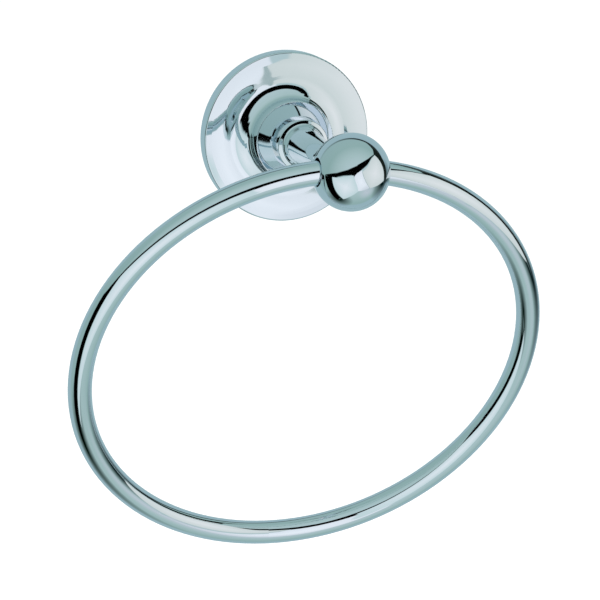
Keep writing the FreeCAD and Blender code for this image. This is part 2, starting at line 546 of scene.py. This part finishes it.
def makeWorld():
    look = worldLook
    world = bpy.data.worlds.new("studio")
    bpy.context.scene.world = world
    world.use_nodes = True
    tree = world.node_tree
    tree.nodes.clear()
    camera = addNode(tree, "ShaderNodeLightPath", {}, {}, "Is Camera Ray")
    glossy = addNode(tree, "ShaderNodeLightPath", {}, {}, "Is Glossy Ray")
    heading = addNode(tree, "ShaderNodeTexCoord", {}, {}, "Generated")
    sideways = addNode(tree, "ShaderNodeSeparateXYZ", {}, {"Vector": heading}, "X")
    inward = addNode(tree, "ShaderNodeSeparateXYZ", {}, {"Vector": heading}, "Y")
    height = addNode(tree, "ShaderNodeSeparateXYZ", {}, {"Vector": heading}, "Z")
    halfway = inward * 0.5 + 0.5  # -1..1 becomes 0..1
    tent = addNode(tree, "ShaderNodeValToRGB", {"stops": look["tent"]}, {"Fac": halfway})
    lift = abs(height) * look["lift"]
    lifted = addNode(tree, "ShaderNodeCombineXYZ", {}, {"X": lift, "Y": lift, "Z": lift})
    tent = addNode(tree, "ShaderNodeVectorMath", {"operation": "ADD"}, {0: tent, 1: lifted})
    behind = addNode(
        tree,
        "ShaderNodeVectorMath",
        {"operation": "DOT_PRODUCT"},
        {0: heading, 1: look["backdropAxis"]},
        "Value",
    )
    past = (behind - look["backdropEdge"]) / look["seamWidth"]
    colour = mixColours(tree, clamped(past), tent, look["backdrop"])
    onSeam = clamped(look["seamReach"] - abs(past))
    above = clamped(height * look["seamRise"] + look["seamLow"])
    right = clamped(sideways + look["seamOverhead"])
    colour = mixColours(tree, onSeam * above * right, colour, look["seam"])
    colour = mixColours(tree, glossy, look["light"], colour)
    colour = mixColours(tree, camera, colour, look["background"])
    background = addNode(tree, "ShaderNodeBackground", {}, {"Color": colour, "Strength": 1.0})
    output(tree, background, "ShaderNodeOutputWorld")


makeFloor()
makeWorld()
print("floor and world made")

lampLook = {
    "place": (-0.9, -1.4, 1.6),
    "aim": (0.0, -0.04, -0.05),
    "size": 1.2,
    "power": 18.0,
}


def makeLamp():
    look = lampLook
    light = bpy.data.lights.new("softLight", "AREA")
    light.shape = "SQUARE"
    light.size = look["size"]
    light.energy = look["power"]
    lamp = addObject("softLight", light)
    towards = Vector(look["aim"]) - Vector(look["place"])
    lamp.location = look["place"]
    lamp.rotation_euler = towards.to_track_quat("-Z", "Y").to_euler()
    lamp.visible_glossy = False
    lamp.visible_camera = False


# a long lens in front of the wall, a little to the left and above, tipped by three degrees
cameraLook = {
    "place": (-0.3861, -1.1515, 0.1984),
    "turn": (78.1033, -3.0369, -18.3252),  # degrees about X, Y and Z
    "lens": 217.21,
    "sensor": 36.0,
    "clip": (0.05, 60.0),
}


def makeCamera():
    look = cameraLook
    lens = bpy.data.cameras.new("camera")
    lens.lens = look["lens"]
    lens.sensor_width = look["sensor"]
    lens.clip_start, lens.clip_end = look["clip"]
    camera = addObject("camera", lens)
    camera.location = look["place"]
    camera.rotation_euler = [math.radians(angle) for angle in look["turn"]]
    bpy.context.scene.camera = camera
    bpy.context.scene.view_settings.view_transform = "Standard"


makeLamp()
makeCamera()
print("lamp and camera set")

· · · ·

» Problem to work on
Gather and return every line that holds the string "scene".

» Reply to the task
Keep writing the FreeCAD and Blender code for this image. This is part 2, starting at line 546 of scene.py. This part finishes it.
    bpy.context.scene.world = world
    bpy.context.scene.camera = camera
    bpy.context.scene.view_settings.view_transform = "Standard"